Comprehensive safety study over several years

A new study shows that Waymo's self-driving cars without drivers on board had fewer accidents than human drivers over 56.7 million miles driven.

The study analyzed data from September 2020 to January 2025 and covered driving in Phoenix, San Francisco, Los Angeles and Austin. Researchers compared Waymo's performance with official statistics from police reports and state mileage data from the same geographical areas.

Waymo's vehicles drove only on regular streets, not highways, and all comparisons were made for similar driving conditions. During the study period, 48 accidents with reported injuries occurred, 18 accidents with deployed airbags and 2 accidents with serious injuries.

Different types of accidents decreased significantly

The analysis was divided into 11 different accident types. Waymo showed statistically significant reductions in several categories for reported injury accidents: cyclists (82 percent reduction), motorcyclists (82 percent), pedestrians (92 percent), secondary crashes (66 percent), single-vehicle accidents (93 percent), intersection accidents (96 percent) and side-impact crashes (74 percent).

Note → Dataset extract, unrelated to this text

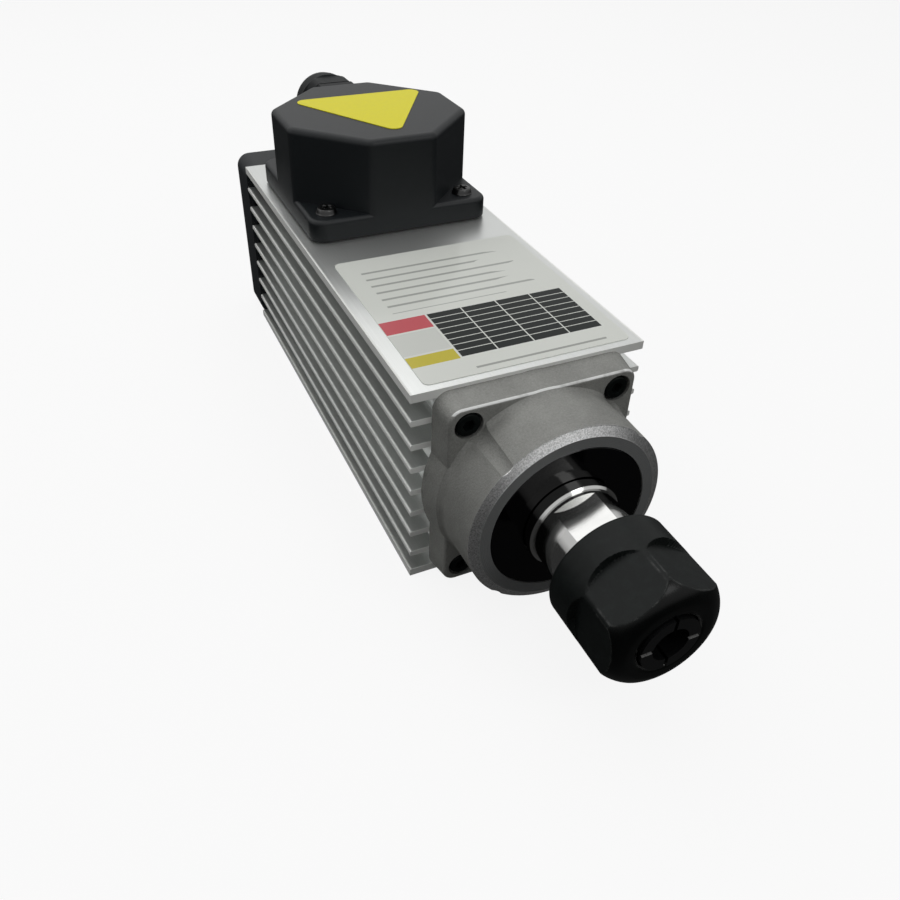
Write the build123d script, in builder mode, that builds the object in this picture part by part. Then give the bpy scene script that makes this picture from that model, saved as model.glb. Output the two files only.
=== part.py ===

For crashes with deployed airbags, single-vehicle accidents decreased by 100 percent and intersection accidents by 91 percent compared to the human reference.

Methodological accuracy

Researchers used established statistical methods and adjusted data to ensure fair comparisons. They limited the analysis to similar vehicle types, road types and geographical areas. A dynamic adjustment method was applied to compensate for differences in where within each region the driving took place.

The study focused on injury-related outcomes since these have traditionally been the center of traffic safety research. Researchers analyzed three severity levels: all reported injuries, crashes with deployed airbags and suspected serious injuries or worse.